-- begin --

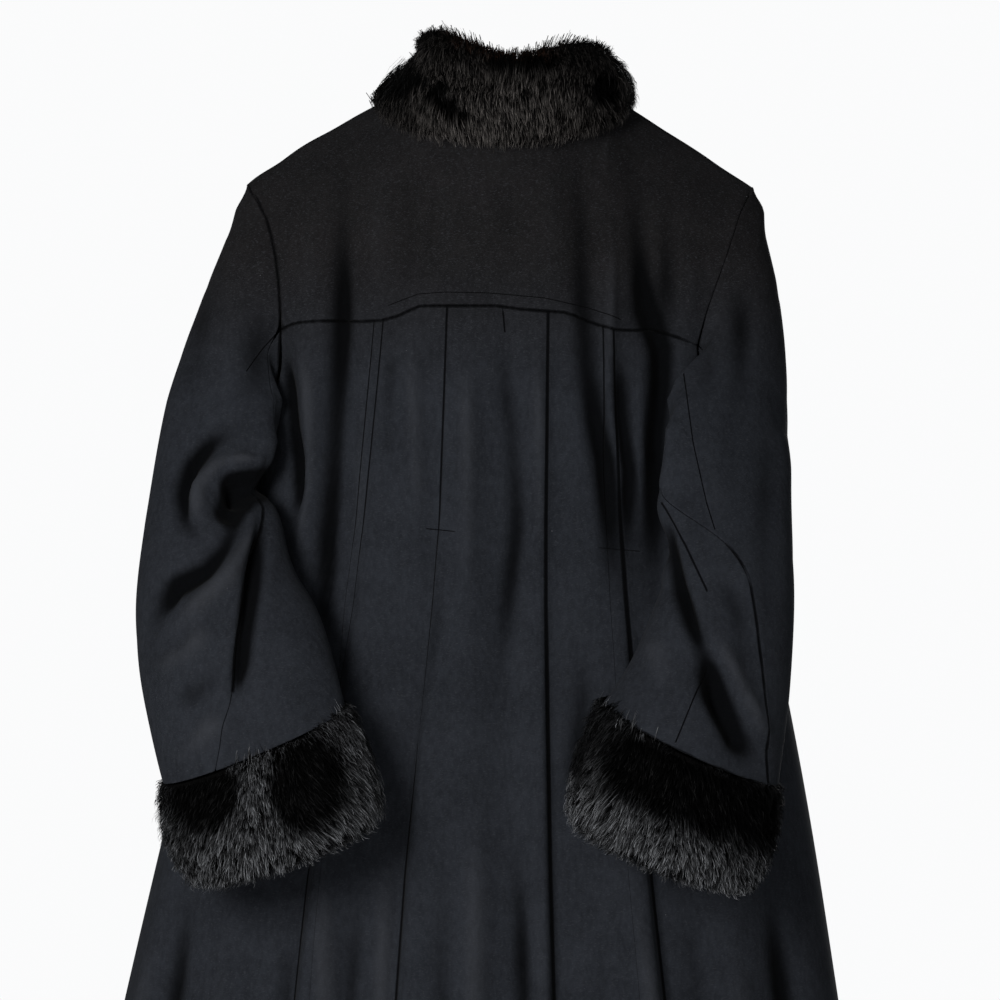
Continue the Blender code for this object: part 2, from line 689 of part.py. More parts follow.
def loop_shape(loop):
    # The armhole's points in its own frame, whose half axes are 1 long.
    underarm = loop[YOKE_ROWS + ARMHOLE_ROWS]
    middle = (loop[0] + underarm) / 2
    across = (loop[0] - underarm) / 2
    back = np.array((0.0, loop[:, 1].max(), 0.0))
    normal = unit(np.cross(across, back))
    away = loop - middle
    shape = (
        away @ across / np.dot(across, across),
        away @ back / np.dot(back, back),
        away @ normal,
    )
    return np.array(shape).T


def sleeve_grid(loop, tab, gap):
    # Rows of rings from the armhole to the cuff.
    count = len(loop)
    last = len(tab["depth"]) - 1
    inward = -math.copysign(1, loop[0][0])
    start_angles = loop_angles(loop)
    shape = loop_shape(loop)
    rows = [loop]
    for row in range(1, SLEEVE_ROWS + 1):
        place = last * (row - 1) / (SLEEVE_ROWS - 1)
        middle, across, back, values = ring_frame(tab, place)
        angles = even_angles(math.radians(values["seam"]), count)
        settle = smoothstep(*ANGLE_SETTLE, row)
        join = smoothstep(*SHAPE_SETTLE, place)
        normal = unit(np.cross(across, back))
        angles = start_angles * (1 - settle) + angles * settle
        points = []
        for column, angle in enumerate(angles):
            point = ring_point(middle, across, back, angle)
            way = ring_outward(across, back, angle)
            wide, deep, high = shape[column]
            start = middle + across * wide + back * deep + normal * high
            point = start * (1 - join) + point * join
            swell = values["swell"] * math.exp(-((angle - SWELL_ANGLE) / SWELL_WIDTH) ** 2)
            point = point + np.array((SWELL_IN * inward * swell, SWELL_BACK * swell, 0.0))
            if way[1] > 0:
                height = fold_height(SLEEVE_FOLDS, point[0], point[2])
                point = point + way * height * way[1]
            points.append(point)
        rows.append(np.array(points))
    return settle_sleeve(np.array(rows), gap)


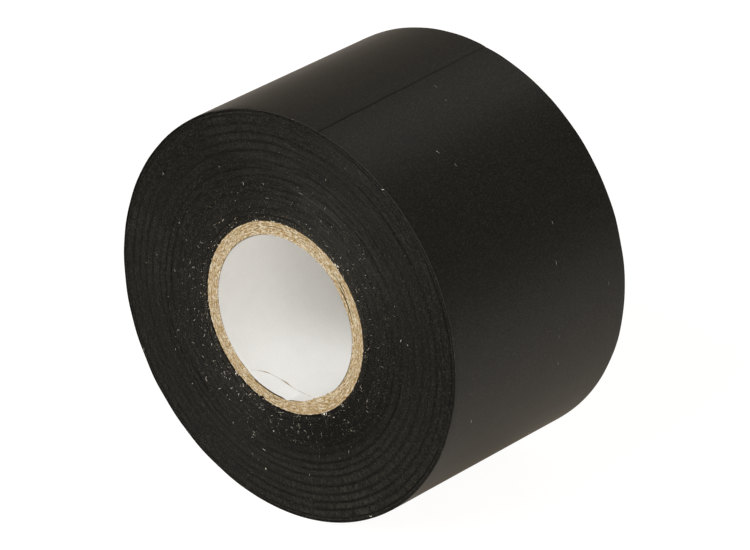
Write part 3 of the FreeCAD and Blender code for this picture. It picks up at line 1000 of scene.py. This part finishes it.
def show_to_camera(tree, share, real, seen, output):
    """Mixes seen into real, by its share, for the camera's own rays only."""
    ray = tree.nodes.new("ShaderNodeLightPath")
    part = tree.nodes.new("ShaderNodeMath")
    part.operation = "MULTIPLY"
    part.inputs[1].default_value = share
    blend = tree.nodes.new("ShaderNodeMixShader")
    tree.links.new(ray.outputs["Is Camera Ray"], part.inputs[0])
    for socket, value in zip(blend.inputs, (part, real, seen)):
        tree.links.new(value.outputs[0], socket)
    tree.links.new(blend.outputs["Shader"], tree.nodes[output].inputs["Surface"])


def stage_material():
    """A pale floor that stays near white in the picture, with only a soft shadow."""
    material = bpy.data.materials.new("pale_floor")
    material.use_nodes = True
    tree = material.node_tree
    surface = tree.nodes["Principled BSDF"]
    surface.inputs["Base Color"].default_value = (0.80, 0.79, 0.77, 1.0)
    surface.inputs["Roughness"].default_value = 0.9
    surface.inputs["Specular IOR Level"].default_value = 0.1
    surface.inputs["Emission Color"].default_value = (1.0, 0.84, 0.64, 1.0)
    surface.inputs["Emission Strength"].default_value = 0.20
    glow = tree.nodes.new("ShaderNodeEmission")
    glow.inputs["Strength"].default_value = 1.15
    show_to_camera(tree, 0.8, surface, glow, "Material Output")
    return material


def stage():
    """A plain pale floor under the roll."""
    half, level = 4000.0, cad_low.z / MM - 0.02
    corners = [(-half, -half, level), (half, -half, level), (half, half, level), (-half, half, level)]
    floor = put_mesh("floor", corners, [(0, 1, 2, 3)], [stage_material()])


def soft_world():
    """White to the camera, and a dimmer warm grey as the room's light."""
    world = bpy.data.worlds.new("studio")
    bpy.context.scene.world = world
    world.use_nodes = True
    tree = world.node_tree
    room = tree.nodes["Background"]
    room.inputs["Color"].default_value = (1.0, 0.91, 0.80, 1.0)
    room.inputs["Strength"].default_value = 0.27
    white = tree.nodes.new("ShaderNodeBackground")
    white.inputs["Color"].default_value = (1.0, 1.0, 1.0, 1.0)
    white.inputs["Strength"].default_value = 1.2
    show_to_camera(tree, 1.0, room, white, "World Output")


def area_light(name, place, size, power):
    """A square soft box at a place in metres, aimed at the middle of the roll."""
    data = bpy.data.lights.new(name, "AREA")
    data.size = size
    data.energy = power
    light = bpy.data.objects.new(name, data)
    light.location = place
    light.rotation_euler = (-Vector(place)).to_track_quat("-Z", "Y").to_euler()
    bpy.context.scene.collection.objects.link(light)


def lights():
    soft_world()
    area_light("key", (-0.12, -1.15, 0.85), 0.9, 18.0)
    area_light("fill", (0.95, -0.90, 0.30), 0.9, 6.5)
    area_light("back", (-0.15, 0.95, 1.0), 0.6, 0.8)


def camera():
    """The photograph's camera: a long lens, looking down at the front face from the right.

    Its place is counted in roll radii from the middle of the front face.
    """
    turn, tilt = math.radians(CAMERA_AZIMUTH), math.radians(CAMERA_ELEVATION)
    forward = Vector((-math.sin(turn) * math.cos(tilt), math.cos(turn) * math.cos(tilt), -math.sin(tilt)))
    right = Vector((math.cos(turn), math.sin(turn), 0.0))
    up = right.cross(forward)
    radius = ROLL_RADIUS * MM
    front_centre = Vector((0.0, -CORE_HALF * MM, 0.0))
    data = bpy.data.cameras.new("camera")
    data.lens = CAMERA_LENS
    data.sensor_width = 36.0
    data.clip_start = 0.01
    data.clip_end = 20.0
    eye = bpy.data.objects.new("camera", data)
    offset = CAMERA_RIGHT * right + CAMERA_UP * up - CAMERA_AWAY * forward
    eye.location = front_centre + radius * offset
    eye.rotation_euler = Matrix((right, up, -forward)).transposed().to_euler()
    bpy.context.scene.collection.objects.link(eye)
    bpy.context.scene.camera = eye


stage()
lights()
camera()
bpy.context.scene.view_settings.view_transform = "Standard"

winding()
tape_skins = [film_material(), adhesive_material(), cut_edge_material()]
outer_turn(tape_skins)
tail(tape_skins)
kraft = kraft_material()
gap_shade = gap_shade_material()
kraft_plies([kraft, gap_shade])
lining([paper_material(), gap_shade, kraft])
paper_dust = dust_material()
for label, side, seed in (("front", FRONT, 5), ("back", BACK, 6)):
    face_dust(f"paper_dust_{label}", side, paper_dust, seed)
    core_tufts(f"core_tufts_{label}", side, paper_dust, seed + 50)
    lining_crumbs(f"lining_crumbs_{label}", side, paper_dust, seed + 70)
rim_fibres(paper_dust)
film_lint(paper_dust)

-- end --

What the task requires:
From the records above, extract every line exactly as it stands.

Exercise output:
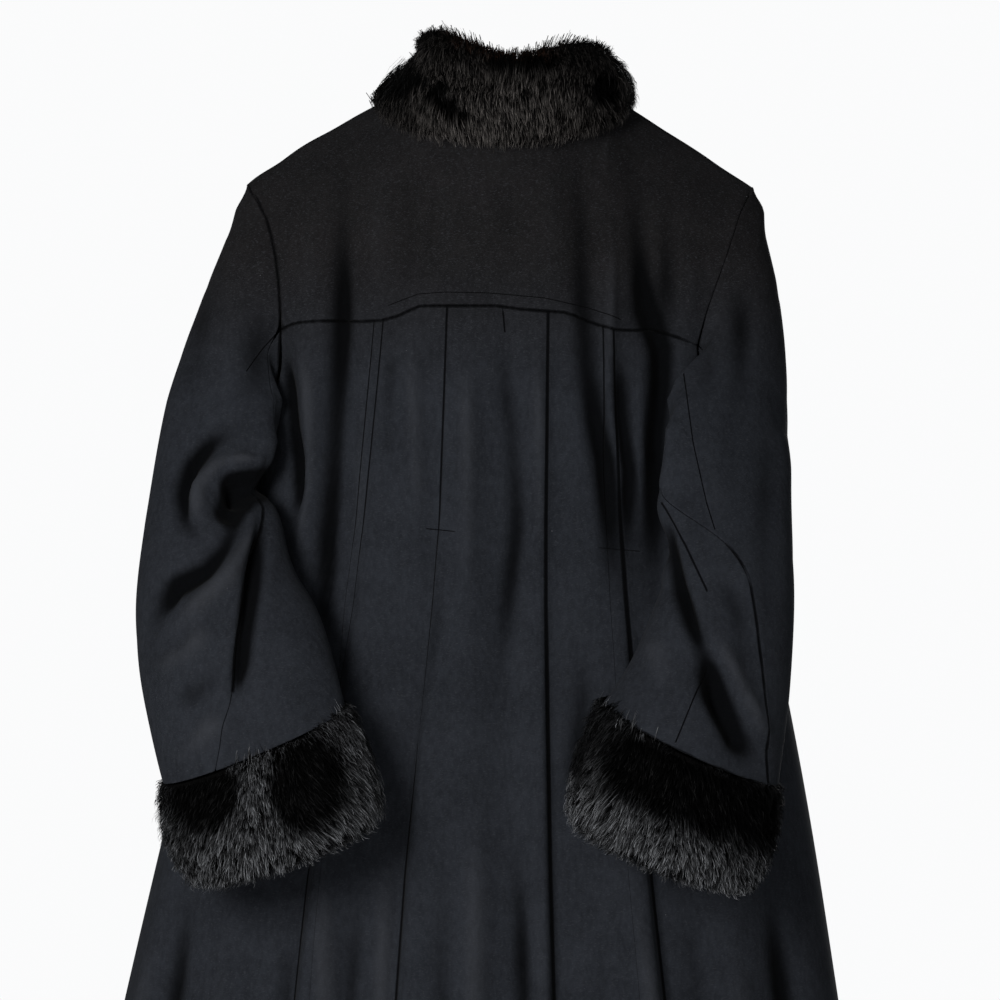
Continue the Blender code for this object: part 2, from line 689 of part.py. More parts follow.
def loop_shape(loop):
    # The armhole's points in its own frame, whose half axes are 1 long.
    underarm = loop[YOKE_ROWS + ARMHOLE_ROWS]
    middle = (loop[0] + underarm) / 2
    across = (loop[0] - underarm) / 2
    back = np.array((0.0, loop[:, 1].max(), 0.0))
    normal = unit(np.cross(across, back))
    away = loop - middle
    shape = (
        away @ across / np.dot(across, across),
        away @ back / np.dot(back, back),
        away @ normal,
    )
    return np.array(shape).T


def sleeve_grid(loop, tab, gap):
    # Rows of rings from the armhole to the cuff.
    count = len(loop)
    last = len(tab["depth"]) - 1
    inward = -math.copysign(1, loop[0][0])
    start_angles = loop_angles(loop)
    shape = loop_shape(loop)
    rows = [loop]
    for row in range(1, SLEEVE_ROWS + 1):
        place = last * (row - 1) / (SLEEVE_ROWS - 1)
        middle, across, back, values = ring_frame(tab, place)
        angles = even_angles(math.radians(values["seam"]), count)
        settle = smoothstep(*ANGLE_SETTLE, row)
        join = smoothstep(*SHAPE_SETTLE, place)
        normal = unit(np.cross(across, back))
        angles = start_angles * (1 - settle) + angles * settle
        points = []
        for column, angle in enumerate(angles):
            point = ring_point(middle, across, back, angle)
            way = ring_outward(across, back, angle)
            wide, deep, high = shape[column]
            start = middle + across * wide + back * deep + normal * high
            point = start * (1 - join) + point * join
            swell = values["swell"] * math.exp(-((angle - SWELL_ANGLE) / SWELL_WIDTH) ** 2)
            point = point + np.array((SWELL_IN * inward * swell, SWELL_BACK * swell, 0.0))
            if way[1] > 0:
                height = fold_height(SLEEVE_FOLDS, point[0], point[2])
                point = point + way * height * way[1]
            points.append(point)
        rows.append(np.array(points))
    return settle_sleeve(np.array(rows), gap)


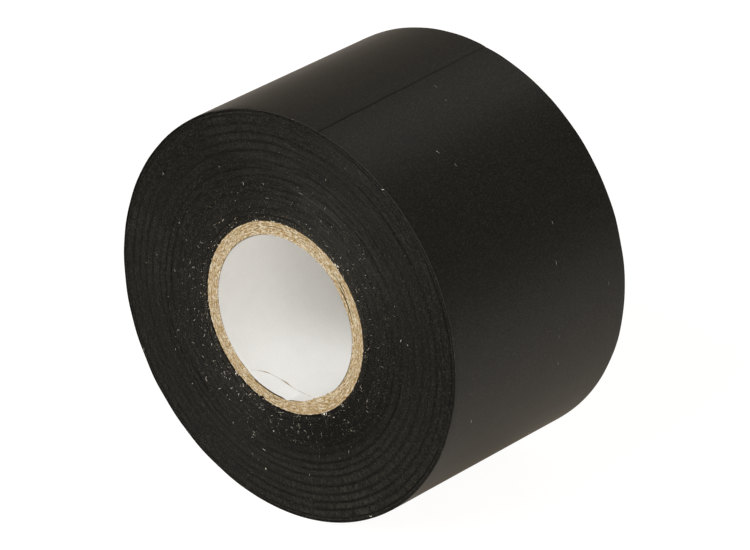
Write part 3 of the FreeCAD and Blender code for this picture. It picks up at line 1000 of scene.py. This part finishes it.
def show_to_camera(tree, share, real, seen, output):
    """Mixes seen into real, by its share, for the camera's own rays only."""
    ray = tree.nodes.new("ShaderNodeLightPath")
    part = tree.nodes.new("ShaderNodeMath")
    part.operation = "MULTIPLY"
    part.inputs[1].default_value = share
    blend = tree.nodes.new("ShaderNodeMixShader")
    tree.links.new(ray.outputs["Is Camera Ray"], part.inputs[0])
    for socket, value in zip(blend.inputs, (part, real, seen)):
        tree.links.new(value.outputs[0], socket)
    tree.links.new(blend.outputs["Shader"], tree.nodes[output].inputs["Surface"])


def stage_material():
    """A pale floor that stays near white in the picture, with only a soft shadow."""
    material = bpy.data.materials.new("pale_floor")
    material.use_nodes = True
    tree = material.node_tree
    surface = tree.nodes["Principled BSDF"]
    surface.inputs["Base Color"].default_value = (0.80, 0.79, 0.77, 1.0)
    surface.inputs["Roughness"].default_value = 0.9
    surface.inputs["Specular IOR Level"].default_value = 0.1
    surface.inputs["Emission Color"].default_value = (1.0, 0.84, 0.64, 1.0)
    surface.inputs["Emission Strength"].default_value = 0.20
    glow = tree.nodes.new("ShaderNodeEmission")
    glow.inputs["Strength"].default_value = 1.15
    show_to_camera(tree, 0.8, surface, glow, "Material Output")
    return material


def stage():
    """A plain pale floor under the roll."""
    half, level = 4000.0, cad_low.z / MM - 0.02
    corners = [(-half, -half, level), (half, -half, level), (half, half, level), (-half, half, level)]
    floor = put_mesh("floor", corners, [(0, 1, 2, 3)], [stage_material()])


def soft_world():
    """White to the camera, and a dimmer warm grey as the room's light."""
    world = bpy.data.worlds.new("studio")
    bpy.context.scene.world = world
    world.use_nodes = True
    tree = world.node_tree
    room = tree.nodes["Background"]
    room.inputs["Color"].default_value = (1.0, 0.91, 0.80, 1.0)
    room.inputs["Strength"].default_value = 0.27
    white = tree.nodes.new("ShaderNodeBackground")
    white.inputs["Color"].default_value = (1.0, 1.0, 1.0, 1.0)
    white.inputs["Strength"].default_value = 1.2
    show_to_camera(tree, 1.0, room, white, "World Output")


def area_light(name, place, size, power):
    """A square soft box at a place in metres, aimed at the middle of the roll."""
    data = bpy.data.lights.new(name, "AREA")
    data.size = size
    data.energy = power
    light = bpy.data.objects.new(name, data)
    light.location = place
    light.rotation_euler = (-Vector(place)).to_track_quat("-Z", "Y").to_euler()
    bpy.context.scene.collection.objects.link(light)


def lights():
    soft_world()
    area_light("key", (-0.12, -1.15, 0.85), 0.9, 18.0)
    area_light("fill", (0.95, -0.90, 0.30), 0.9, 6.5)
    area_light("back", (-0.15, 0.95, 1.0), 0.6, 0.8)


def camera():
    """The photograph's camera: a long lens, looking down at the front face from the right.

    Its place is counted in roll radii from the middle of the front face.
    """
    turn, tilt = math.radians(CAMERA_AZIMUTH), math.radians(CAMERA_ELEVATION)
    forward = Vector((-math.sin(turn) * math.cos(tilt), math.cos(turn) * math.cos(tilt), -math.sin(tilt)))
    right = Vector((math.cos(turn), math.sin(turn), 0.0))
    up = right.cross(forward)
    radius = ROLL_RADIUS * MM
    front_centre = Vector((0.0, -CORE_HALF * MM, 0.0))
    data = bpy.data.cameras.new("camera")
    data.lens = CAMERA_LENS
    data.sensor_width = 36.0
    data.clip_start = 0.01
    data.clip_end = 20.0
    eye = bpy.data.objects.new("camera", data)
    offset = CAMERA_RIGHT * right + CAMERA_UP * up - CAMERA_AWAY * forward
    eye.location = front_centre + radius * offset
    eye.rotation_euler = Matrix((right, up, -forward)).transposed().to_euler()
    bpy.context.scene.collection.objects.link(eye)
    bpy.context.scene.camera = eye


stage()
lights()
camera()
bpy.context.scene.view_settings.view_transform = "Standard"

winding()
tape_skins = [film_material(), adhesive_material(), cut_edge_material()]
outer_turn(tape_skins)
tail(tape_skins)
kraft = kraft_material()
gap_shade = gap_shade_material()
kraft_plies([kraft, gap_shade])
lining([paper_material(), gap_shade, kraft])
paper_dust = dust_material()
for label, side, seed in (("front", FRONT, 5), ("back", BACK, 6)):
    face_dust(f"paper_dust_{label}", side, paper_dust, seed)
    core_tufts(f"core_tufts_{label}", side, paper_dust, seed + 50)
    lining_crumbs(f"lining_crumbs_{label}", side, paper_dust, seed + 70)
rim_fibres(paper_dust)
film_lint(paper_dust)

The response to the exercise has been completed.